▸ EXERCISE REQUIREMENTS: Output, please, exactly those lines of the listing that come before the line with "on a panel.", along with that line itself.

▸ DATA:
BEGIN
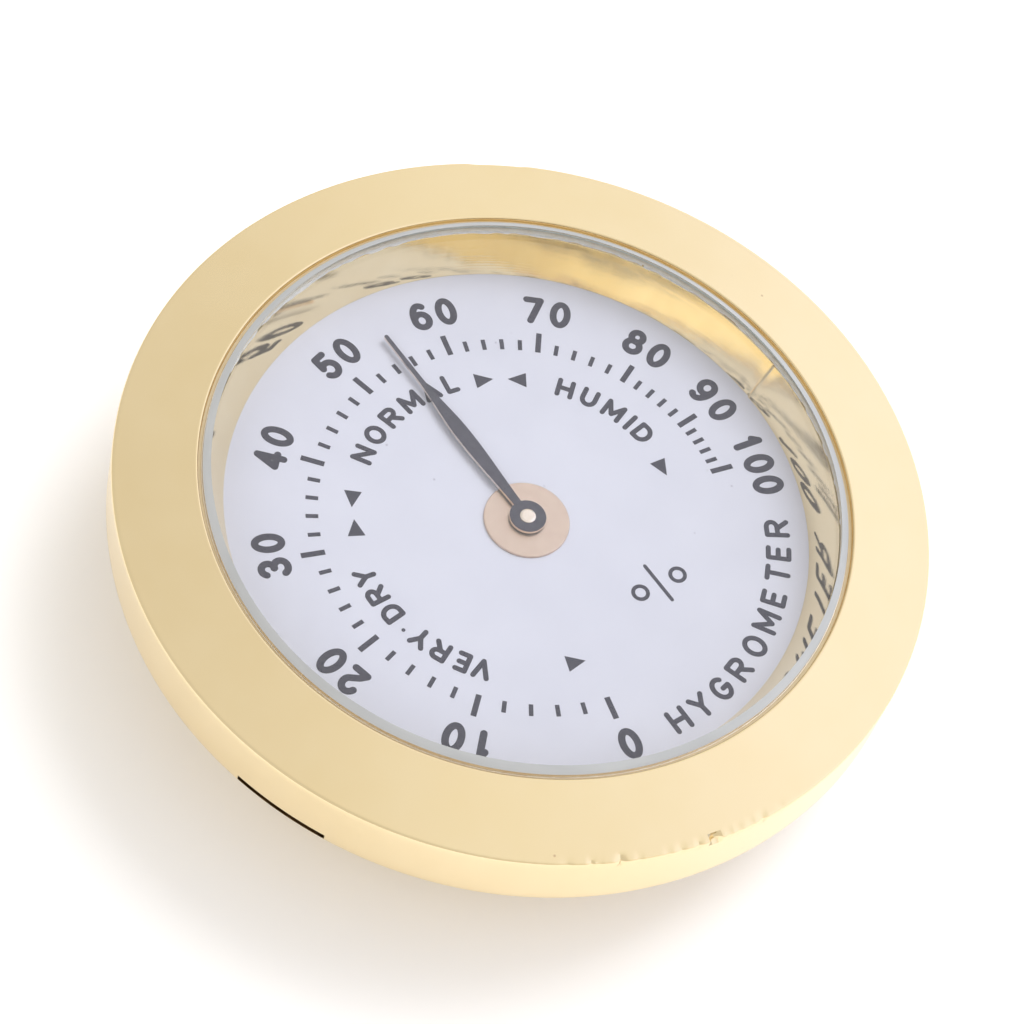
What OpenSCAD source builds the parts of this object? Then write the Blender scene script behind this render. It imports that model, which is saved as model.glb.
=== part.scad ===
// Dial hygrometer for flush mounting in a round hole.
// The face looks along +Z, twelve o'clock on the dial is +Y, and the origin is
// on the case axis in the plane where the flange seats on a panel.

/* [Bezel] */
// Outer radius of the bezel flange
bezel_r = 18.5; // [17.5:0.1:22]
// Height of the bezel's straight side wall
bezel_side = 3.27; // [2.9:0.01:4]
// Rise of the conical face from its outer edge to the lip
face_rise = 0.55; // [0.3:0.05:1]
// Radius of the opening that the glass sits in
opening_r = 14.62; // [14.5:0.02:14.7]
// Width of the groove between the lip and the glass's seat
groove_width = 0.16; // [0.12:0.01:0.3]
// Depth of that groove below the lip
groove_depth = 0.28; // [0.15:0.01:0.5]
// Rounding of the front and rear outer edges
edge_round = 0.12; // [0.05:0.01:0.3]
// Width of the pry slot in the side wall
pry_width = 4.5; // [2:0.5:8]
// Height of the pry slot
pry_height = 0.3; // [0.2:0.05:1]
// Thickness of the ledge between the pry slot and the rear face
pry_ledge = 0.15; // [0.15:0.05:0.5]
// Place of the pry slot, anticlockwise from three o'clock
pry_angle = 169; // [0:1:359]

/* [Case cup] */
// Outer radius of the barrel that goes into the panel
barrel_r = 14; // [13.9:0.05:14.3]
// Wall thickness of the barrel
barrel_wall = 0.6; // [0.4:0.05:0.65]
// Depth of the barrel behind the seat plane
barrel_depth = 6.4; // [6.4:0.1:9]

/* [Window] */
// Thickness of the flat glass
lens_t = 0.95; // [0.8:0.05:1.1]
// Height of the glass's flat top above the lip
lens_proud = 0.13; // [0:0.01:0.2]
// Width of the ground bevel round the glass's top
bevel_width = 0.35; // [0.2:0.01:0.4]
// Height of that bevel
bevel_height = 0.21; // [0.1:0.01:0.3]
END
▸ THE COMPLETED TASK:
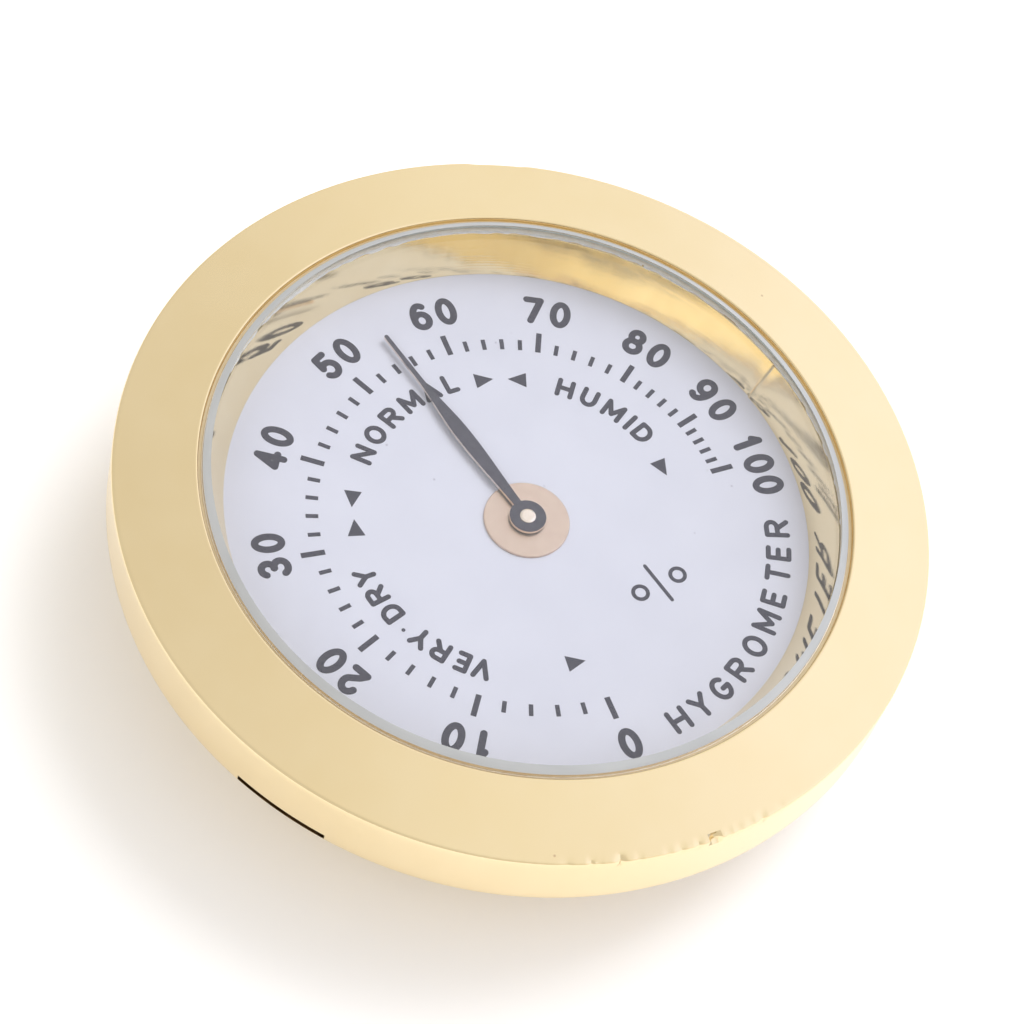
What OpenSCAD source builds the parts of this object? Then write the Blender scene script behind this render. It imports that model, which is saved as model.glb.
=== part.scad ===
// Dial hygrometer for flush mounting in a round hole.
// The face looks along +Z, twelve o'clock on the dial is +Y, and the origin is
// on the case axis in the plane where the flange seats on a panel.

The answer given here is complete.